Tuesday, March 25, 2008

more of the same. waaaay too much of the same.

Hi, I'm back, it's been awhile, I know. I've been putting in a lot of loooong hours at work, and just got back from a week at Case Western Reserve University, where the first stage of LUX is being built (dubbed LUX 0.1). We got a lot of work done, learned a lot, but glad to be home now. Missed the misses quite a lot, so I'm staying put for awhile. I'm technically on vacation now for spring break, but instead of being lazy, I have to make up work for my classes and study a lot so that I don't fail. Failing would be bad. However, the semester is flying by in a good way, pretty soon it'll be summer and I'll be able to spend all my time on research. Also, working at the camp as 'Mr. Physics' in which I will run 1 hour physics experiments/demos for kids in Michael's camp. I'm nervous because I'm notoriously bad with kids, but the money is very attractive, especially since I get paid so little for summer work.
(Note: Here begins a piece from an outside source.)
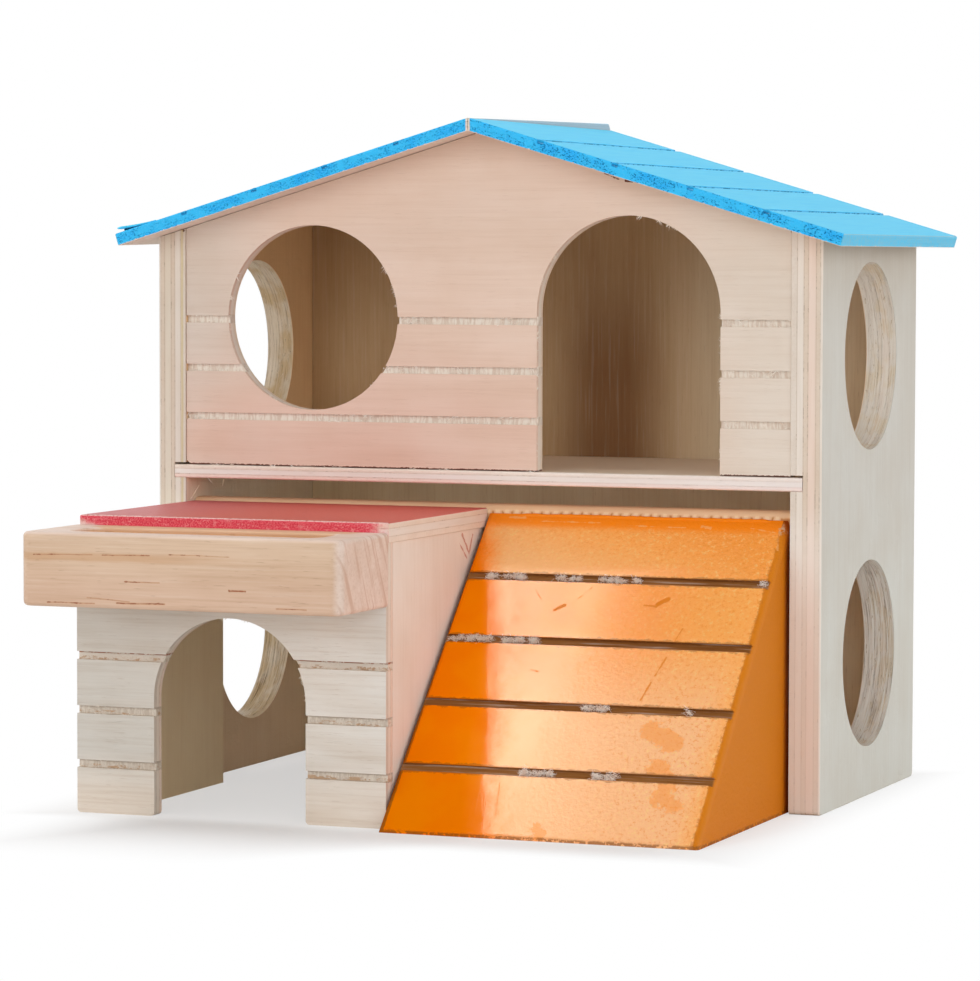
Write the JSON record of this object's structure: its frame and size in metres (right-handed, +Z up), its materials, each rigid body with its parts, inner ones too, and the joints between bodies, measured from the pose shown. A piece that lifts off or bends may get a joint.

Anyway, before then we have some vacations to look forward to. One will be a trip to Arizona to visit my Dad, and another will be a trip to Seattle to visit Erin's Dad. We're also hoping to be able to afford a trip in June to my cousin's wedding in Long Beach, but we may not come up with the money for it. Oh well, such is life when first starting out.

Speaking of which, Erin is taking more classes, this time for photography! Also, Erin's sister Meghan got into Harvard for mind, brain and education, and her mother is going to finish her dissertation (finally) on music stuff (Franz Liszt). So everybody is back to school!

Now if you were reading this blog for the science, then here, some pictures of my trip to Case.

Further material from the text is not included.